Vallejo thus rejected the innovations of modernism: out with Freud’s theories of sublimation, out with Breton’s surrealist poetry, out with Picasso’s cubist painting, out with all contrivance—how can one speak of these things, he asked, when suffering, exile, and death are ubiquitous? While his peers prematurely sought to fashion new worlds, Vallejo struggled to surmount this paradox of exile and refuge, life and death, language and silence. “From so much thinking,” he despaired, “I have no mouth.”
Yet Vallejo wrote. In spite of the personal agony, in spite of the paradoxes of language, exile, and death, he continued to create poetry. From a place of profound insecurity he offered a voice, not as the literary exile proffering answers, but as the anonymous, too-human exile, anxious and scared. Unlike his modernist peers, Vallejo’s key contribution was his admission that he had not found an adequate language. He did not merely insist that the old was dead and then offer a labored system to replace it. Instead, he took it upon himself to search unflinchingly for a sufficient language, no matter how futile that effort may have been. He found his voice in the contradictions of exile and death, and in his effort to make silence speak. And though his poetry proposed no answers, it insisted on the necessity of hope. As he wrote in the final poem of Spain, Take This Chalice From Me, composed along with the last of the Human Poems as the defeat of Spain’s freedom fighters appeared imminent and Vallejo’s health failed:
[I]f Mother
Spain falls —I mean, so to speak—
go out, children of the world; go and look for her!...

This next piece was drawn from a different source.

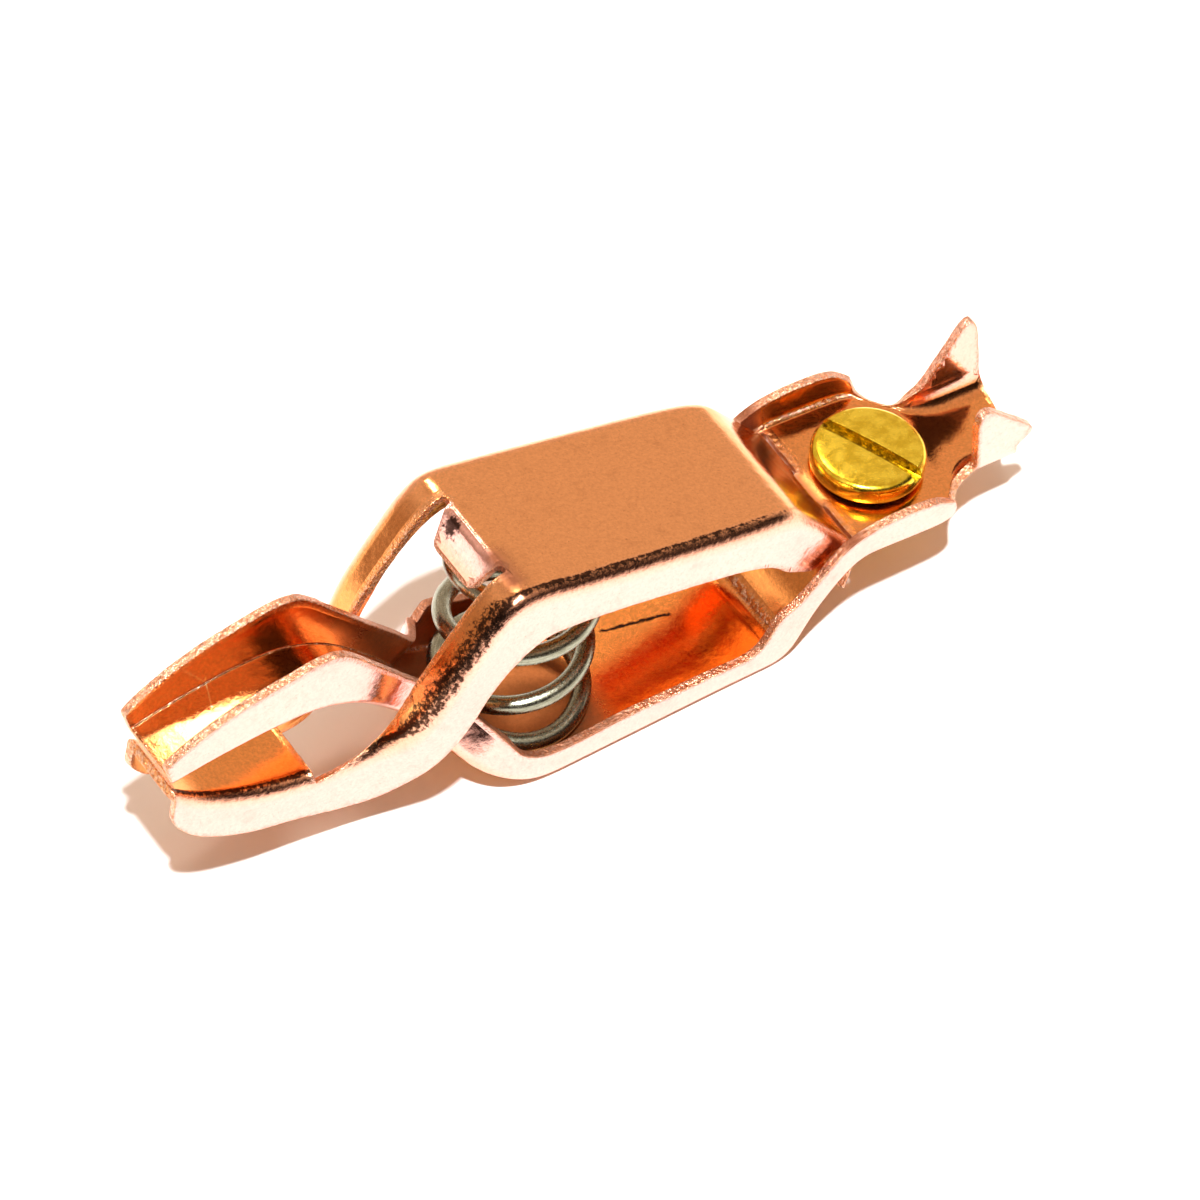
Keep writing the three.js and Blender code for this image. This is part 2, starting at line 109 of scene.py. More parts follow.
UPPER_STATIONS = [
    (16.1, 2.2, 15.45, 2.4, 5.1, 0.6),
    (16.5, 3.3, 15.85, 3.4, 5.1, 0.6),
    (16.7, 4.6, 16.05, 4.6, 5.1, 0.6),
    (16.6, 5.5, 15.95, 5.4, 5.15, 0.6),
    (16.25, 6.4, 15.6, 6.1, 5.2, 0.7),
    (15.75, 7.05, 14.9, 6.4, 5.2, 0.8),
    (15.0, 8.1, 14.2, 6.1, 5.25, 0.9),
    (13.8, 9.75, 13.4, 5.8, 5.25, 1.0),
    (12.95, 10.9, 12.5, 6.3, 5.3, 1.1),
    (12.2, 11.7, 11.4, 7.2, 5.5, 1.1),
    (11.0, 12.25, 10.5, 8.35, 5.65, 1.1),
    (8.6, 12.95, 8.7, 9.45, 5.8, 1.1),
    (3.0, 14.49, 3.0, 11.25, 5.95, 1.1),
    (-3.0, 16.14, -3.0, 12.75, 6.05, 1.1),
    (-6.0, 16.965, -5.6, 13.0, 6.05, 1.1),
    (-7.3, 17.1, -7.2, 12.35, 6.05, 1.2),
    (-8.6, 16.3, -8.4, 11.4, 6.0, 1.2),
    (-10.7, 13.95, -9.7, 10.0, 6.0, 1.2),
    (-12.8, 11.35, -11.2, 7.8, 5.95, 1.2),
    (-14.2, 9.3, -13.0, 5.6, 5.6, 1.2),
    (-15.4, 7.9, -14.6, 4.0, 4.75, 1.1),
    (-16.6, 7.1, -16.3, 2.95, 3.95, 1.0),
    (-18.4, 6.7, -18.4, 3.0, 3.6, 1.0),
    (-21.0, 6.9, -21.2, 3.75, 3.45, 1.0),
    (-24.0, 7.6, -24.6, 4.5, 3.25, 0.95),
    (-26.8, 8.8, -27.7, 6.0, 3.0, 0.9),
    (-28.3, 9.8, -29.0, 7.5, 2.85, 0.8),
    (-28.9, 10.35, -29.3, 8.2, 2.75, 0.8),
]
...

Ever the exile, Vallejo never gave up on the conviction that one day he would return home, physically, ideologically, spiritually—and that if his old home was lost forever, he would find a way to build a new one.
All translations of Vallejo cited in this piece are my own. For Vallejo’s complete poetry in English, see Clayton Eshleman’s César Vallejo, The Complete Poetry: A Bilingual Edition.